Quella
mattina in tanti erano saliti su alla Portella
delle Ginestre, un
passo al margine
di un altopiano montuoso, sul versante orientale del monte Pizzuta.
Era
un giovedi e si saliva alla portella in quel luogo che,
nel 1893, Nicola Barbato aveva
scelto per festeggiare la festa del Lavoro e dei Lavoratori
; il
primo Maggio.
Più
di 3000 persone, contadini e intere famiglie.
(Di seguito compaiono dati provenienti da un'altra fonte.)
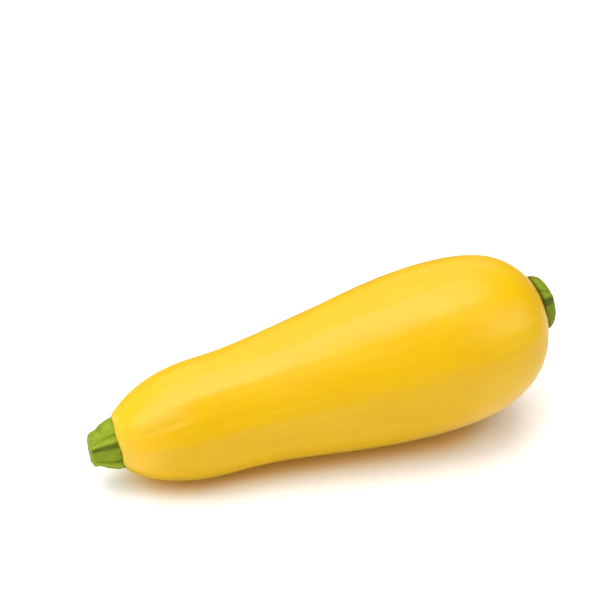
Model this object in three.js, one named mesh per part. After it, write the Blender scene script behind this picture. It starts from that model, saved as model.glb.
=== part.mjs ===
// Yellow summer squash, as picked, lying on its side.
//
// Millimetres. +X runs from the cut stem to the blossom end and +Z is up. The origin is on the
// surface that the squash rests on, under the middle of the whole squash.

import * as THREE from 'three';

// Driving dimensions of the fruit. STATION is a distance along its axis from the stem's seat.
const NECK_RADIUS = 22.5;
const BULB_RADIUS = 32.8;
const SWELL_STATIONS = [32, 129]; // the neck starts to widen, and the bulb has its full width
const STEM_SEAT_RADIUS = 9.5; // flat round place at station 0 that the stem grows from
const SHOULDER_LENGTH = 44;
const SHOULDER_POWERS = [2.7, 1.22]; // superellipse powers along and across the axis
const BULB_END_STATION = 120; // the rounding of the bulb's end begins here
const POLE_STATION = 168.8; // and would close on the axis here
const BULB_END_POWERS = [2.65, 2.7];
const CAP_SEAT_STATION = 167.2; // flat round place under the blossom end's cap
const TIP_LIFT = 4.2; // the wide end curves up by this much
const TIP_LIFT_POWER = 4; // and most of it near the tip
const POLE_RAISE = 4; // the wide end closes this far above its centreline
const RIB_COUNT = 10;
const RIB_HEIGHT = 0.2;
const REST_TILT = 6.5; // degrees: the line under the neck and the bulb is level
const BELLY_FLAT_DEPTH = 0.45; // the weight presses the belly this flat

// The stem and the cap are ridged stubs. An outline lists [distance from the seat, radius].
const SEAT_GAP = 0.3;
const RIDGE_COUNT = 5;
const STEM = {
  outline: [[0, 9.4], [2.2, 9], [4.9, 7.7], [6.4, 6.9], [9.5, 6], [10.4, 4.6]],
  crestAngle: 41, // degrees from the top towards -Y
  ridgeHeight: 0.8,
};
const CAP = {
  outline: [[0, 10.6], [2, 10.5], [3.8, 9.8], [5.4, 8.5], [6.5, 6.7], [7.2, 4.5]],
  crestAngle: 25, // degrees from the top towards +Y
  ridgeHeight: 0.5,
  raise: 1.6, // its centre is this far above the middle of its seat
};

// Mesh resolution.
const FRUIT_SEGMENTS = 60;
const FRUIT_RINGS = 44;
const STUB_SEGMENTS = 40;
const STUB_RINGS = 12;

const { degToRad, lerp, smoothstep, clamp } = THREE.MathUtils;
const restTilt = degToRad(REST_TILT);

/** Share of its radius that the fruit still has where its wide end closes towards the pole. */
function bulbEndShare(station) {
  const [endAlong, endAcross] = BULB_END_POWERS;
  const toPole = clamp((station - BULB_END_STATION) / (POLE_STATION - BULB_END_STATION), 0, 1);
  return (1 - toPole ** endAlong) ** (1 / endAcross);
}

/** Radius of the fruit at a station, without its ribs. */
function fruitRadius(station) {
  const [swellStart, swellEnd] = SWELL_STATIONS;
  const swell = lerp(NECK_RADIUS, BULB_RADIUS, smoothstep(station, swellStart, swellEnd));

  const [shoulderAlong, shoulderAcross] = SHOULDER_POWERS;
  const toShoulder = clamp(1 - station / SHOULDER_LENGTH, 0, 1);
  const seatShare = STEM_SEAT_RADIUS / NECK_RADIUS;
  const shoulder = lerp(seatShare, 1, (1 - toShoulder ** shoulderAlong) ** (1 / shoulderAcross));

  return swell * shoulder * bulbEndShare(station);
}

/** How far the fruit's centreline has curved up at a station. */
function centreLift(station) {
  return TIP_LIFT * (station / POLE_STATION) ** TIP_LIFT_POWER;
}

/** Slope of the centreline against the straight axis at a station, in radians. */
function centreSlope(station) {
  const share = station / POLE_STATION;
  return Math.atan(TIP_LIFT * TIP_LIFT_POWER * share ** (TIP_LIFT_POWER - 1) / POLE_STATION);
}

/** Turns a vector of the fruit's own frame (along, across, above the axis) to its resting tilt. */
function atRestTilt(along, across, above) {
  return new THREE.Vector3(
    along * Math.cos(restTilt) - above * Math.sin(restTilt),
    across,
    along * Math.sin(restTilt) + above * Math.cos(restTilt),
  );
}

/** A point on the ring that stands square on the centreline, at an angle from the top. */
function fruitPoint(station, radius, angle) {
  const slope = centreSlope(station);
  const up = radius * Math.cos(angle) + POLE_RAISE * (1 - bulbEndShare(station));
  return atRestTilt(
    station - up * Math.sin(slope),
    radius * Math.sin(angle),
    centreLift(station) + up * Math.cos(slope),
  );
}

/** Stations from the stem's seat to the cap's seat, closer together towards both round ends. */
function fruitStations() {
  return Array.from({ length: FRUIT_RINGS }, (_, ring) => {
    const share = ring / (FRUIT_RINGS - 1);
    return CAP_SEAT_STATION * (1 - Math.cos(Math.PI * share)) / 2;
  });
}

/** Height of the fruit's axis at station 0 above the surface, with the belly pressed flat. */
function axisHeight() {
  const undersides = fruitStations()
    .map((station) => fruitPoint(station, fruitRadius(station), Math.PI).z);
  return -Math.min(...undersides) - BELLY_FLAT_DEPTH;
}

/** One closed solid through rings of points that advance along +X, with a flat fan at each end. */
function solidThroughRings(rings) {
  const segments = rings[0].length;
  const centreOf = (ring) => ring
    .reduce((sum, point) => sum.add(point), new THREE.Vector3())
    .divideScalar(segments);
  const points = [...rings.flat(), centreOf(rings[0]), centreOf(rings.at(-1))];
  const firstCentre = points.length - 2;
  const lastCentre = points.length - 1;
  const lastRing = (rings.length - 1) * segments;

  const triangles = [];
  for (let side = 0; side < segments; side += 1) {
    const next = (side + 1) % segments;
    triangles.push(firstCentre, next, side);
    triangles.push(lastCentre, lastRing + side, lastRing + next);
    for (let start = 0; start < lastRing; start += segments) {
      triangles.push(start + side, start + next, start + segments + next);
      triangles.push(start + side, start + segments + next, start + segments + side);
    }
  }

  const geometry = new THREE.BufferGeometry().setFromPoints(points);
  geometry.setIndex(triangles);
  geometry.computeVertexNormals();
  return geometry;
}

/** Points round a piece that advances along +X. pointAt takes the angle from the top towards +Y. */
function ring(segments, pointAt) {
  return Array.from({ length: segments }, (_, side) => pointAt(-2 * Math.PI * side / segments));
}

/** The whole yellow fruit, already at its resting tilt and height. */
function fruitBody(height) {
  const rings = fruitStations().map((station) => ring(FRUIT_SEGMENTS, (angle) => {
    const smooth = fruitRadius(station);
    const rib = RIB_HEIGHT * (smooth / BULB_RADIUS) * Math.cos(RIB_COUNT * angle);
    const point = fruitPoint(station, smooth + rib, angle);
    point.z = Math.max(0, point.z + height);
    return point;
  }));
  const skin = new THREE.MeshStandardMaterial({ color: 0xf5c61c, roughness: 0.42, metalness: 0 });
  const mesh = new THREE.Mesh(solidThroughRings(rings), skin);
  mesh.name = 'fruit_body';
  return mesh;
}

/** A stub with rounded ridges that stands along +X on its seat at x = 0. */
function ridgedStub({ outline, crestAngle, ridgeHeight }) {
  const curve = new THREE.SplineCurve(outline.map(([x, radius]) => new THREE.Vector2(x, radius)));
  const crest = degToRad(crestAngle);
  const rings = curve.getPoints(STUB_RINGS - 1).map(({ x, y: radius }) => (
    ring(STUB_SEGMENTS, (angle) => {
      const ridge = ridgeHeight * (radius / outline[0][1]) * Math.cos(RIDGE_COUNT * (angle - crest));
      return new THREE.Vector3(
        x,
        (radius + ridge) * Math.sin(angle),
        (radius + ridge) * Math.cos(angle),
      );
    })
  ));
  return solidThroughRings(rings);
}

/** The green stem, cut off short, on the neck's flat seat. */
function stem(height) {
  const green = new THREE.MeshStandardMaterial({ color: 0x8ea82c, roughness: 0.6, metalness: 0 });
  const mesh = new THREE.Mesh(ridgedStub(STEM), green);
  mesh.name = 'stem';
  mesh.position.copy(atRestTilt(-SEAT_GAP, 0, 0));
  mesh.position.z += height;
  mesh.rotation.set(0, restTilt, Math.PI, 'ZYX'); // out of the fruit, towards -X
  return mesh;
}

/** The dark green cap that the flower leaves on the wide end. */
function blossomEnd(height) {
  const green = new THREE.MeshStandardMaterial({ color: 0x6e8420, roughness: 0.6, metalness: 0 });
  const mesh = new THREE.Mesh(ridgedStub(CAP), green);
  mesh.name = 'blossom_end';
  const slope = centreSlope(CAP_SEAT_STATION);
  const gap = atRestTilt(Math.cos(slope), 0, Math.sin(slope)).multiplyScalar(SEAT_GAP);
  mesh.position.copy(fruitPoint(CAP_SEAT_STATION, CAP.raise, 0)).add(gap);
  mesh.position.z += height;
  mesh.rotation.y = -(restTilt + slope);
  return mesh;
}

/** The three pieces, moved so that the origin is under the middle of the whole squash. */
function summerSquash() {
  const height = axisHeight();
  const squash = new THREE.Group();
  squash.name = 'yellow_summer_squash';
  squash.add(fruitBody(height), stem(height), blossomEnd(height));
  const middle = new THREE.Box3().setFromObject(squash, true).getCenter(new THREE.Vector3());
  squash.position.set(-middle.x, -middle.y, 0);
  return squash;
}

export default summerSquash();
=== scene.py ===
"""The looks of a yellow summer squash that lies on its side, as picked.

Lengths are in metres, in the part's own frame: +X runs from the cut stem to the blossom end, and
+Z is up from the surface that the squash rests on.
"""

import bpy
import numpy as np
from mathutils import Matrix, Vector, noise


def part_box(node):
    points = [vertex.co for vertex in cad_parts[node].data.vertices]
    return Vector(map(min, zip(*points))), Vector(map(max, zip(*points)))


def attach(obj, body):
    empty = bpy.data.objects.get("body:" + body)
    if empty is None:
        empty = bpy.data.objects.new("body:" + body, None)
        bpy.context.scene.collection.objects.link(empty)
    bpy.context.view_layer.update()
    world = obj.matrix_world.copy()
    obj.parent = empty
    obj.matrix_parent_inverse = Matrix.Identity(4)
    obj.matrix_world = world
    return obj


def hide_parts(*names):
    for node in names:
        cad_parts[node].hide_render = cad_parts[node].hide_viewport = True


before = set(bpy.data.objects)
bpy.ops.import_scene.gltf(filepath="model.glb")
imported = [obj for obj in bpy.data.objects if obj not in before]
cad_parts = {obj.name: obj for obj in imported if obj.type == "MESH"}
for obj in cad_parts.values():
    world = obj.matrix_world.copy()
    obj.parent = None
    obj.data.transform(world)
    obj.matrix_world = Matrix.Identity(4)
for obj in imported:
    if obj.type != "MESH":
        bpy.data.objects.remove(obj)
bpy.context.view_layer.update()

MM = 0.001
TURN = 2 * np.pi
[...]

Chi
a piedi e chi a cavallo salivano su da Piana degli
Albanesi
e dal versante opposto,
San
Giuseppe Jato e San
Cipirrello.
Si
festeggiavano i primi successi della
lotta
della classe operaia e la vittoria elettorale della sinistra alle
elezioni regionali del 20 di Aprile.
Da
Piana erano partiti a piedi anche due fratelli di mio padre: erano
appena tre chilometri da casa al passo.
Lui
si era attardato. Era un giorno di festa e nel pieno dei suoi
diciannove
anni voleva
rendersi presentabile dopo aver lavorato nei campi e governato le
mucche.
Dopo essersi rasato per bene il viso e indossato la sua camicia
migliore si incamminò anche lui verso Portella.
Passata
contrada Gamillo e oramai vicino al passo senti dei botti, come dei
mortaretti. Pensava a qualche fuoco d’artificio per la festa. Dopo
una curva incontro gente che correva in direzione di Piana.
Scappavano
impauriti, alcuni con il volto coperto di sangue - Hanno sparato,
hanno sparato – urlavano.
Pensò
che su c’erano i suoi fratelli. Corse, corse più che poteva. Trovò
il primo fratello
e insieme cercarono l’altro mio zio che era più vicino al luogo
della festa. Fortunatamente era inciampato ed era cascato in un
fosso,
riparato dalla carcassa di un mulo abbattuto.
Gli
esponenti
della grande proprietà terriera, della mafia e dei partiti
conservatori locali, preoccupati dall’avanzata del Blocco Popolare
avevano armato la mano di Salvatore Giuliano.
Avevano
sparato su gente inerme andata li per festeggiare.
Un
giorno di festa era diventata la
prima strage della neonata Repubblica Italiana.